I love to dance!  It is a fun way to let off energy and display your creativity and joy.  In our classes we have done swing, hip-hop, and countless other dances, but all are fun and enjoyable to watch—not distasteful or inappropriate.

As for “couple” dancing, I think that can be wrong, if you are in the wrong situation. There are many times when you might have the opportunity to dance with a guy, but if it is in good spirit and without suggestive moves or attitudes—I see no problem. Yes, there are dirty and filthy ways of dancing, but they should not taint guy-girl dancing.  Prancing around the room together will hardly invoke ungodly relations, IF you stay pure—physically and emotionally.  Don’t get “flustered” and make a big deal out of a simple dance.

M.

 

This is certainly a controversial topic! Since dancing isn’t an area that affects our everyday lives (such as modesty, doctrine, etc. would), if you have any thoughts or trepidations against dancing, simply don’t dance! :-) However, let me share my personal thoughts on this topic.

Should Christians dance? I guess the question would be more, “Can Christians dance?” Well, I think most everyone would agree that a married couple can dance together, without any concerns at all. Also, I strongly believe teen dancing is not godly for anyone to do. It is suggestive and is just very worldly-minded, along with the atmosphere it is usually done in—ungodly also. When it comes to waltzing or other one-on-one close ballroom dancing, I think that shouldn’t be done except between a couple that is promised (depending on the couple) or married. Some people may be able to do it just fine without having the wrong thoughts, but the couple is in such close proximity of each other, I think it would be very difficult to keep thoughts from forming, or imagining that the young man feels more for you than he may.

Non-couple dancing, such as square dancing is different. Some may feel uncomfortable with it; others may not. It really depends on the individual person. Personally, I do not feel uncomfortable with it at all. It’s great fun, and things move so fast that there isn’t time for any wrong thoughts to settle. :-) Oftentimes you are switching partners every few seconds, and there isn’t a romantic atmosphere to the event. I have been dancing twice. Both were Civil War dances, where we did square dances, reels, and other period dances in the wonderful dresses of that time period (and gloves, so none of us actually really touched each other! :-) ). The second time I went, which was recently, they also had a few waltzes and other ballroom type dances. I did the square dances with a family friend young man a few years older than myself, but when it came to the waltzes, I did those with one of the fathers in our party. It was much more comfortable doing it with someone I knew I didn’t have to worry or wonder about. :-)

To sum up my thoughts on dancing, I’ll say that dancing is an activity that can be enjoyed by Christians, when done in a godly manner.

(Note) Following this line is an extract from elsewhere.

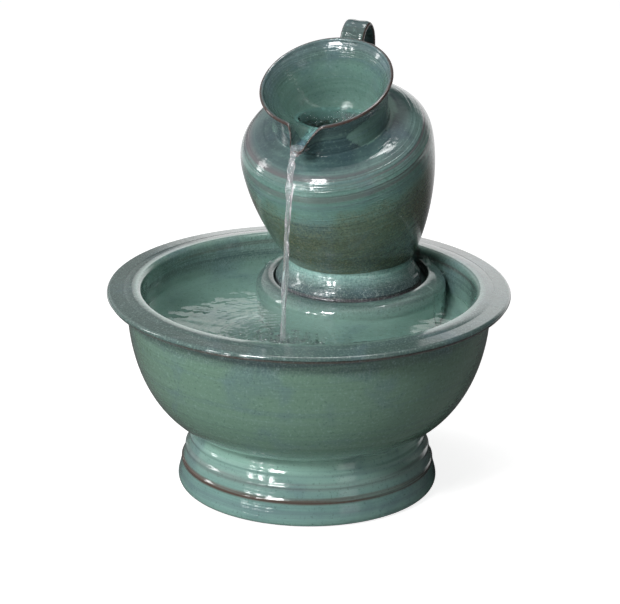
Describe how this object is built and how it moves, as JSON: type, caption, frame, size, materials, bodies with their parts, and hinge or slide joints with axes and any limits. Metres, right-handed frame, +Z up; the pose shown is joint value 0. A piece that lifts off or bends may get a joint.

The Bible does not talk against dancing, yet it does say to flee youthful lusts. If dancing leads to lustful thoughts or actions, then it is wrong for that individual person. But I believe if it can be done within the bounds of godliness, let those who can, enjoy it! :-)

M. – age 19

 

I thought perhaps I’d put in my two cents in the form of a quote that I’ve found both amusing and enlightening on the topic. :-)

In Christ, C.

 

Dr. Van Anden, a Christian acquaintance of Sadie Reid’s, has been discussing with her the question of dancing as they ride together in a carriage.  She goes into a long monologue on the subject…

Dr. Van Anden made no sort of a reply, if Sadie could judge from his face; he seemed to have grown weary of the whole subject; he leaned back in his carriage and let the reins fall loosely and carelessly.  His next proceeding was most astounding; coolly possessing himself of one of the small gloved hands that lay idly in Sadie’s lap, he said in a quiet, matter-of-fact tone: “Sadie, would you allow me to put my arm around you?”

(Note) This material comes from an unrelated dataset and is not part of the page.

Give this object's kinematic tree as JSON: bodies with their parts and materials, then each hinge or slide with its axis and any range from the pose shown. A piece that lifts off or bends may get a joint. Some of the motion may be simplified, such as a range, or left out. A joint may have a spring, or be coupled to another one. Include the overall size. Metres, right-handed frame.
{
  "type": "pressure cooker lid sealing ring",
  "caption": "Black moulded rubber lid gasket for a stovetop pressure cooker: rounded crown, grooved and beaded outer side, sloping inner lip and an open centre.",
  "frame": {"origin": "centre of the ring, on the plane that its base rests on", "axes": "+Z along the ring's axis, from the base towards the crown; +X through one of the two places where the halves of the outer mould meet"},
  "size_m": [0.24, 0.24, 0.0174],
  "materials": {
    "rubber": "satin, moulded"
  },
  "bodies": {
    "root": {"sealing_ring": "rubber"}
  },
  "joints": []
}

In an instant the indignant blood surged in waves over Sadie’s face; the hand was angrily withdrawn, and the graceful form drawn to an erect height, and it is impossible to describe the freezing tone of astonished indignation in which she ejaculated, “Dr. Van Anden!”

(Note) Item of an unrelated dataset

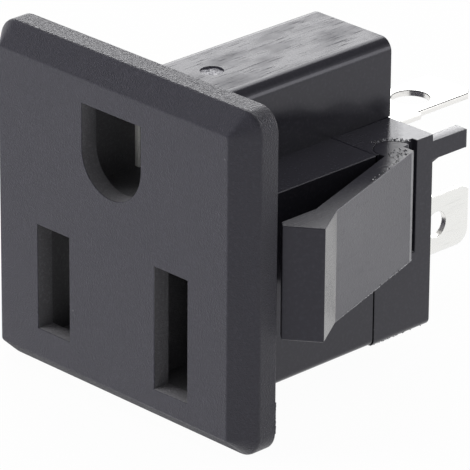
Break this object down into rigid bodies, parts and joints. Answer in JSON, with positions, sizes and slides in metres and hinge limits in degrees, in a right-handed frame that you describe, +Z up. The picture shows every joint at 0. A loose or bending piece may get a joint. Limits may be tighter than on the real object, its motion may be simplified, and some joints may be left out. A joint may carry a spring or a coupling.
{
  "type": "panel-mount power socket",
  "caption": "Snap-in panel outlet with blade slots and an earth hole in a bevelled flange, side latches and rear push-on tabs.",
  "frame": {"origin": "middle of the flange's back face, which seats on the front of the panel", "axes": "+X to the right as seen from the front, +Y into the panel towards the tabs, +Z up, earth hole above the blade slots"},
  "size_m": [0.032, 0.0361, 0.0272],
  "materials": {
    "housing_plastic": "black moulded nylon, fine matte grain",
    "cover_plastic": "black moulded nylon, satin",
    "contact_metal": "bright tin plate on brass strip"
  },
  "bodies": {
    "socket": {"front_housing": "housing_plastic", "rear_cover": "cover_plastic", "hot_contact": "contact_metal", "neutral_contact": "contact_metal", "ground_contact": "contact_metal"},
    "latch_right": {"snap_latch_right": "cover_plastic"},
    "latch_left": {"snap_latch_left": "cover_plastic"}
  },
  "joints": [
    {"name": "latch_right_flex", "type": "hinge", "parent": "socket", "child": "latch_right", "pos_m": [0.009, 0.0169, -0.00022], "axis": [0, 0, -1], "range_deg": [0, 12.9], "stiffness_Nm_per_rad": 1.5},
    {"name": "latch_left_flex", "type": "hinge", "parent": "socket", "child": "latch_left", "pos_m": [-0.009, 0.0169, -0.00022], "axis": [0, 0, 1], "range_deg": [0, 12.9], "stiffness_Nm_per_rad": 1.5}
  ]
}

“Just what I expected,” returned that gentleman in a composed manner, bestowing a look of entire satisfaction upon his irate companion.  “And yet, Sadie, I hope you will pardon my obtuseness, but I positively cannot see why, if it is proper and courteous, and all that sort of thing, I, who am a friend of ten years’ standing, should not enjoy the same privilege which you accord to Fred Kenmore, to whom you were introduced last week and with whom I heard you say you danced five times.”

Sadie looked confused and annoyed, but finally she laughed; for she had the good sense to see the folly of doing anything else under the existing circumstances.

“That is the point which puzzles me at present,” continued the doctor in a kind, grave tone.  “I do not understand how you ladies of refinement can permit, under certain circumstances and often from comparative strangers, attention which, under other circumstances, they repel with becoming indignation.  Won’t you consider the apparent inconsistency a little?  It is the only suggestion which I wish to offer on the question at present.”

(Taken from Ester Reid by Isabella Alden, Revised Edition

Copyright 1995 by Robert L. Munce/Tyndale House)

 

 

Dancing in and of itself is not sinful. I love classical and other types of music, and when I hear such, I want to dance. I love dancing—I think it can be a wonderful and very beautiful way to glorify God, very worshipful. In the Bible the Lord commands us to dance in joy before him. There are many, many psalms and passages in the Books of the Law and other places too, where dancing is a form of worship.

But yes, it can also be very sinful. When I say I love to dance I am not talking about dancing with a guy of course. I think it would be fun and very romantic to dance with my husband, but I would never dance in that way with anyone else.

I would urge you not to judge those who do not think that “any form of dance is of the devil” because I strongly think that such a position is not biblical.